Há mesmo quem esteja indeciso entre a candidata dos Verdes e o do Partido Libertário, apesar das diferenças fundamentais que cada um deles reserva para a intervenção do Estado na vida pública – ao contrário dos Verdes, os libertários sonham com um Estado reduzido ao mínimo possível, e Gary Johnson ficou conhecido enquanto governador do Novo México como o político que, se pudesse, privatizava tudo o que lhe aparecesse à frente.

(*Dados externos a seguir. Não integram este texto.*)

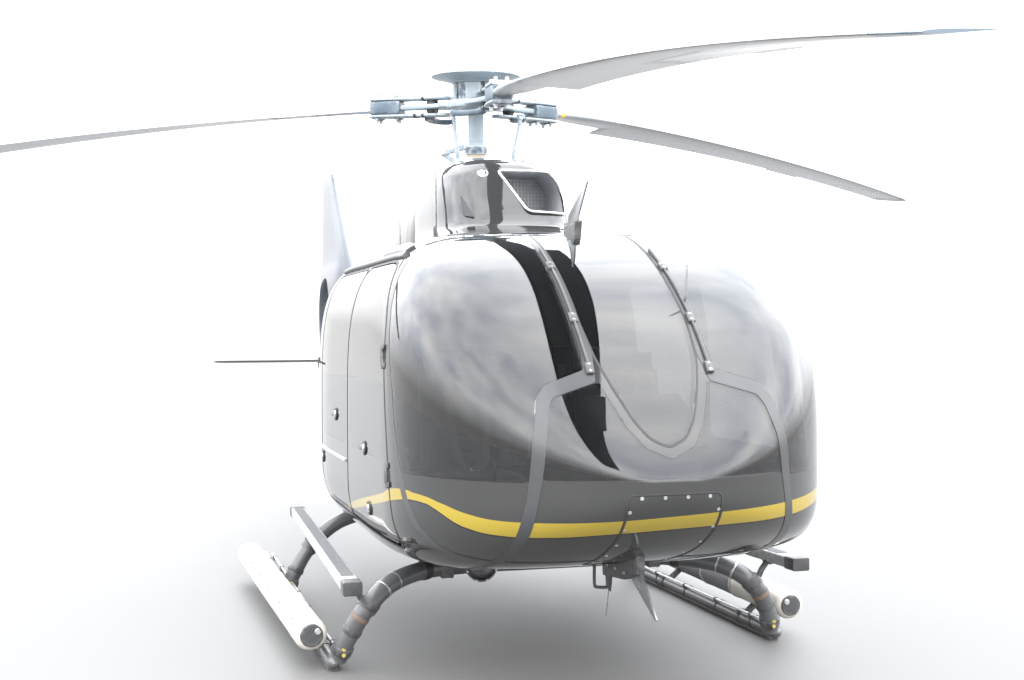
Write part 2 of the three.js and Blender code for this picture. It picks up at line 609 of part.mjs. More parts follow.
function fanSupport() {
  const hub = join([bar([10, 0, 0], [130, 0, 0], 105, 88, 20), bar([-10 + SEAT_GAP, 0, 0], [20, 0, 0], 40, 40, 12)]);
  const reach = FAN.duct + 20;
  const arms = [20, 140, 260].map((angle) => {
    const [c, s] = [Math.cos(angle * RAD), Math.sin(angle * RAD)];
    return bar([70, 60 * c, 60 * s], [70, reach * c, reach * s], 34, 26, 10);
  });
  return join([hub, ...arms]).intersect(bar([-200, 0, 0], [300, 0, 0], FAN.duct - SEAT_GAP, FAN.duct - SEAT_GAP, 36));
}

// Landing gear: two bent cross tubes on skids, with float packs outside and boarding steps above
const skidHeight = SKID.radius + SKID.shoe;
const skidCutter = (side) => bar(
  [side * SKID.x, SKID.front - 100, skidHeight], [side * SKID.x, SKID.rear + 100, skidHeight],
  SKID.radius + SEAT_GAP, SKID.radius + SEAT_GAP, SKID.sides);

// Middle lines of the cross tubes' port halves
const FRONT_TUBE = [
  [300, -1450, 450.2], [640, -1500, 446], [880, -1680, 422], [1030, -1785, 330], [1125, -1760, 180], [1172, -1708, 62],
];
const REAR_TUBE = [
  [300, 395, 520], [600, 392, 517], [860, 370, 455], [1045, 340, 310], [1155, 322, 140], [1185, 318, 62],
];

function tubeForm(points, grow) {
  const whole = [...points.map(([x, y, z]) => [-x, y, z]).reverse(), ...points];
  return pipe(whole, CROSS_TUBE_RADIUS + grow, 24, 10);
}

const crossTube = (points) => cut(tubeForm(points, 0), [skidCutter(1), skidCutter(-1)]);
const tubeRooms = () => [FRONT_TUBE, REAR_TUBE].map((points) => tubeForm(points, SEAT_GAP));

function skid() {
  const tube = bar([SKID.x, SKID.front, skidHeight], [SKID.x, SKID.rear, skidHeight], SKID.radius, SKID.radius, SKID.sides);
  const noseCap = solid(new THREE.SphereGeometry(SKID.radius, SKID.sides, 6).rotateX(90 * RAD)
    .translate(SKID.x, SKID.front, skidHeight));
  const shoe = block([SKID.x - 24, SKID.x + 24], [SKID.front + 60, SKID.rear - 40], [0, 22]);
  return join([tube, noseCap, shoe]);
}

function floatPack() {
  const { frontX, rearX, z, radius, front, rear, brackets } = FLOAT_PACK;
  const pack = bar([frontX, front, z], [rearX, rear, z], radius, radius, SKID.sides);
  const arms = brackets.map((y) => bar([(frontX + rearX) / 2, y, z], [SKID.x, y, skidHeight], 20, 20, 12));
  return cut(join([pack, ...arms]), [skidCutter(1), ...tubeRooms()]);
}

function boardingStep() {
  const { frontX, rearX, front, rear, top, width, height } = STEP;
  const plan = [[frontX - width, front], [frontX, front], [rearX, rear], [rearX - width, rear]];
  const beam = planPrism(plan, top - height, top, 12);
  const posts = [[FRONT_TUBE[3], 110], [REAR_TUBE[3], 30]].map(([[x, y, z], lean]) =>
    bar([x + 20, y, z], [x + lean, y, top - height / 2], 16, 16, 10));
  return cut(join([beam, ...posts]), tubeRooms());
}

// Cabin fittings
function seat(x, width, front, rake) {
  const rear = front + 470;
  const profile = [
    [front + 40, FLOOR.top + SEAT_GAP], [rear - 60, FLOOR.top + SEAT_GAP], [rear + 20, 860], [rear + 20 + rake, 1560],
    [rear - 90 + rake, 1580], [rear - 115, 960], [front, 950], [front - 10, 860],
  ];
  return sidePrism(profile, x - width / 2, x + width / 2, 40);
}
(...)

Mas o Partido Libertário e os Verdes disputam o voto dos eleitores mais jovens porque ambos têm algo com que eles se podem identificar. Se os Verdes são progressistas, têm uma agenda para o Ambiente muito mais ambiciosa do que a do Partido Democrata e são frontalmente contra o acordo TPP, o Partido Libertário contrapõe ao seu conservadorismo na economia uma visão liberal sobre a vida de cada cidadão. O seu lema é “tirem o governo do meu quarto e do meu bolso”, em linha com grande parte da geração millenial: menos impostos; mais facilidade de movimento no mercado de trabalho e na criação de empresas, ainda que isso signifique menos protecção social; respeito pela orientação sexual de cada pessoa; menos intervenção militar no estrangeiro; e apoio à imigração e à legalização da marijuana.